Dit artikel bevat de definities van de in de regels gebruikte begrippen, waarmee een eenduidige interpretatie van deze begrippen is vastgelegd.

6.2.1.2 Wijze van meten

In artikel 2 wordt aangegeven op welke wijze gemeten moet worden bij het beoordelen of de maatvoering in overeenstemming is met de regels. Ook hier is aansluiting gezocht bij de standaard (meet)regels uit de SVBP 2012. Onderstaand is een voorbeeld opgenomen m.b.t. de interpretatie van de goot- en bouwhoogte van een gebouw.

afbeelding "i_NL.IMRO.0197.UP00005-VG01_0005.jpg"

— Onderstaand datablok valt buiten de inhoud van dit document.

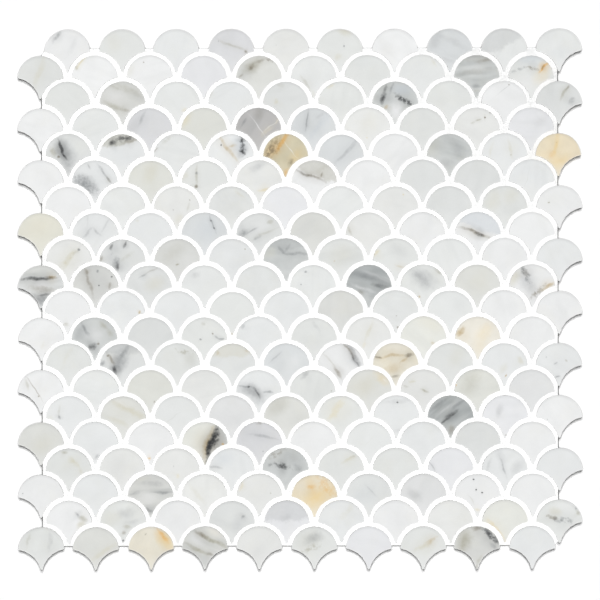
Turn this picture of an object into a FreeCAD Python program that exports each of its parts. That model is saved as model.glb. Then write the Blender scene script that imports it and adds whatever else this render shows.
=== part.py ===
import FreeCAD, Part
import math
import os

# Fish scale mosaic sheet: marble scales in half-offset rows on a coated mesh backing.
# Millimetres. X runs along the rows, Y up the wall with every round head upwards, and Z out
# of the polished face. The origin is the middle of the sheet, on its back.

# Driving dimensions
HEAD_RADIUS = 12.4  # round head of one scale
JOINT = 2.35  # grout joint, the same all round a scale
ROW_HEIGHT = 14.15  # from the heads of one row to the heads of the next
TIP_WIDTH = 0.8  # blunt end of the tail, left where the two tail arcs meet
SCALE_THICKNESS = 9.5
MESH_THICKNESS = 0.5
MESH_SIDE_TRIM = 0.45  # mesh is cut this far inside the middle of the outermost scales
MESH_LIFT = 1.8  # its ends are cut this far above the head centres of the end rows
SCALES_PER_ROW = 10
ROWS = 20

# The two hundred scales are alike, so each arc is cut as a few flats that start and end on it.
HEAD_FLATS = 10
TAIL_FLATS = 4

# A tail arc is concentric with the head of the scale that nests under it, one joint away.
TAIL_RADIUS = HEAD_RADIUS + JOINT
HALF_PITCH = TAIL_RADIUS
PITCH = 2 * HALF_PITCH

UP = FreeCAD.Vector(0, 0, 1)


def shoulder():
    """The corner of a scale, where its head arc meets its right tail arc."""
    reach = math.hypot(HALF_PITCH, ROW_HEIGHT)
    along = (reach**2 + HEAD_RADIUS**2 - TAIL_RADIUS**2) / (2 * reach)
    across = math.sqrt(HEAD_RADIUS**2 - along**2)
    x = (along * HALF_PITCH + across * ROW_HEIGHT) / reach
    y = (across * HALF_PITCH - along * ROW_HEIGHT) / reach
    return FreeCAD.Vector(x, y, 0)


def tip():
    """The right end of the blunt tail."""
    run = HALF_PITCH - TIP_WIDTH / 2
    y = math.sqrt(TAIL_RADIUS**2 - run**2) - ROW_HEIGHT
    return FreeCAD.Vector(TIP_WIDTH / 2, y, 0)


def mirrored(point):
    """The point across the middle line of a scale."""
    return FreeCAD.Vector(-point.x, point.y, point.z)


def tail_middle(start, end):
    """The middle of the right tail arc, between its two ends."""
    centre = FreeCAD.Vector(HALF_PITCH, -ROW_HEIGHT, 0)
    outward = ((start + end) * 0.5 - centre).normalize()
    return centre + outward * TAIL_RADIUS


def scale_outline():
    """The head arc and the two tail arcs in flats, joined across the blunt tail."""
    corner = shoulder()
    point = tip()
    middle = tail_middle(corner, point)
    crown = FreeCAD.Vector(0, HEAD_RADIUS, 0)
    head = Part.Arc(corner, crown, mirrored(corner))
    left_tail = Part.Arc(mirrored(corner), mirrored(middle), mirrored(point))
    right_tail = Part.Arc(point, middle, corner)
    points = head.discretize(HEAD_FLATS + 1)
    points += left_tail.discretize(TAIL_FLATS + 1)[1:]
    points += right_tail.discretize(TAIL_FLATS + 1)
    return Part.makePolygon(points)


def scale_blank():
    """One scale, about the centre of its round head, lying on the mesh."""
    scale = Part.Face(scale_outline()).extrude(UP * SCALE_THICKNESS)
    scale.translate(UP * MESH_THICKNESS)
    return scale


def head_line(row):
    """The height of the head centres of a row, counted from the top of the sheet."""
    length = (ROWS - 1) * ROW_HEIGHT + HEAD_RADIUS - tip().y
    return length / 2 - HEAD_RADIUS - row * ROW_HEIGHT


def row_start(row):
    """The middle of a row's first scale; every second row steps in by half a pitch."""
    step = HALF_PITCH / 2 if row % 2 == 0 else -HALF_PITCH / 2
    return step - (SCALES_PER_ROW - 1) * PITCH / 2


def scale_row(blank, row):
    """One row of scales, each a stone of its own."""
    scales = []
    for column in range(SCALES_PER_ROW):
        scale = blank.copy()
        scale.translate(FreeCAD.Vector(row_start(row) + column * PITCH, head_line(row), 0))
        scales.append(scale)
    return Part.makeCompound(scales)


def mesh_backing():
    """The mesh as one plain sheet, cut straight so that the outer scales overhang it."""
    left = row_start(1) + MESH_SIDE_TRIM
    bottom = head_line(ROWS - 1) + MESH_LIFT
    top = head_line(0) + MESH_LIFT
    corner = FreeCAD.Vector(left, bottom, 0)
    return Part.makeBox(-2 * left, top - bottom, MESH_THICKNESS, corner)


def main():
    os.makedirs("parts", exist_ok=True)
    blank = scale_blank()
    for row in range(ROWS):
        scale_row(blank, row).exportStep(f"parts/scale_row_{row + 1:02d}.step")
    mesh_backing().exportStep("parts/mesh_backing.step")


main()
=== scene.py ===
import math
import random

import bpy
from mathutils import Matrix, Vector


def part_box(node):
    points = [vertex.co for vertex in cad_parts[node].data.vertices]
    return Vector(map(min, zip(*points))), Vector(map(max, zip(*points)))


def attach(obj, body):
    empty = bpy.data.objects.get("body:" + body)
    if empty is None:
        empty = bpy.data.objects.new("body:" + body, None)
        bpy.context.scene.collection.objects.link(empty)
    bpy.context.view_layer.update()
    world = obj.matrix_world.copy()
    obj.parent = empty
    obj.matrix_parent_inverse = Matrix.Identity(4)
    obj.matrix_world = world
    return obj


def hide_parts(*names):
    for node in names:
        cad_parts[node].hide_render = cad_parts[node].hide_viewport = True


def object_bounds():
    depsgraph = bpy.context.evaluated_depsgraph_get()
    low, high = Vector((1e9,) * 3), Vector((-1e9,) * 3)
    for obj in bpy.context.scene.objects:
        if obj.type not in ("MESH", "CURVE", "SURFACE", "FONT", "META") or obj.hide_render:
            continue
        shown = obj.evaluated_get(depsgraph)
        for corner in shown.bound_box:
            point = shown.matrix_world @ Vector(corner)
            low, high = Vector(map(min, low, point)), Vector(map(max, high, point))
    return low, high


# Fish scale mosaic sheet: marble scales glued to a coated glass-fibre net, on a white floor.
# Metres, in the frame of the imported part: X along the rows, Y up the wall, Z out of the face.

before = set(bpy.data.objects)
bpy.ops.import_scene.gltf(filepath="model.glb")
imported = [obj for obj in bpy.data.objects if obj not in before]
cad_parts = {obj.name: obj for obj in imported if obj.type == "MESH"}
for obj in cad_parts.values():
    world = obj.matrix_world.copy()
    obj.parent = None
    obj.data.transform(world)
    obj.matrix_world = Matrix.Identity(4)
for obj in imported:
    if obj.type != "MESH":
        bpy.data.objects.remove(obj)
cad_low, cad_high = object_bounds()

bl_info = {
    "name": "Fish scale marble mosaic sheet",
    "version": (1, 0, 0),
    "blender": (4, 5, 0),
    "location": "View3D > Sidebar > Mosaic",
    "description": "Dresses the packed mosaic sheet with marble scales and a mesh backing",
    "category": "Object",
}

MM = 0.001
TOLERANCE = 0.01 * MM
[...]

Voor de bepaling van de goothoogte van een gebouw wordt, indien er sprake is van een lage en hoge druiplijn, uitgegaan van de onderste druiplijn voor het bepalen van de ‘goothoogte’. De bovenste druiplijn wordt aangemerkt als de ‘bouwhoogte’ (zie voorbeelden D en G). Met deze interpretatie wordt aangesloten bij jurisprudentie hieromtrent van de Afdeling Bestuursrechtspraak Raad van State.

6.2.2 Algemene regels

Hoofdstuk 3 bevat de algemene regels. Deze gelden voor het gehele plangebied.

6.2.2.1 Anti-dubbeltelregel

De anti-dubbeltelregel is opgenomen om ervoor te zorgen dat grond die eenmaal in aanmerking is genomen bij het toestaan van een bouwplan waaraan uitvoering is of alsnog kan worden gegeven, bij de beoordeling van latere bouwplannen buiten beschouwing wordt gelaten.

6.2.2.2 Algemene bouwregels

Dit artikel regelt enkele aspecten met betrekking tot algemene bouwregels.

6.2.2.3 Algemene gebruiksregels

Dit artikel regelt enkele aspecten met betrekking tot het gebruik van gronden.

6.2.2.4 Algemene aanduidingsregels

Dit artikel regelt enkele aspecten met betrekking tot de gebruikte aanduidingen.

6.2.2.5 Algemene afwijkingsregels

Door middel van de algemene afwijkingsbevoegdheid kunnen burgemeester en wethouders bij het verlenen van een omgevingsvergunning afwijken van de bestemmingsplanregels voor onder andere geringe overschrijding van bepaalde bouwregels, alsmede voor kunstobjecten, bouwwerken van openbaar nut, telecommunicatievoorzieningen enzovoort. Deze bevoegdheid vergroot de flexibiliteit van het plan.

6.2.2.6 Algemene wijzigingsregels

In dit artikel is opgenomen aan welke voorwaarden moet worden voldaan ingeval gebruik gemaakt wordt van de wijzigingsmogelijkheden.

6.2.2.7 Algemene procedureregels

In dit artikel is de procedure beschreven die gevolgd moet worden bij een uitwerking of wijziging van het plan, dan wel het stellen van nadere eisen.

6.2.3 Overgangs- en slotregels

Hoofdstuk 4 bevat regels omtrent overgangsrecht en de slotregel. Deze gelden voor het hele plangebied.

6.2.3.1 Overgangsrecht

Dit artikel regelt ten aanzien van gebouwen en van gebruik dat bestaande gebouwen of bestaand gebruik dat afwijkt van het plan, onder voorwaarden mag worden voortgezet.

6.2.3.2 Slotregel

In dit artikel staat de naam van het bestemmingsplan.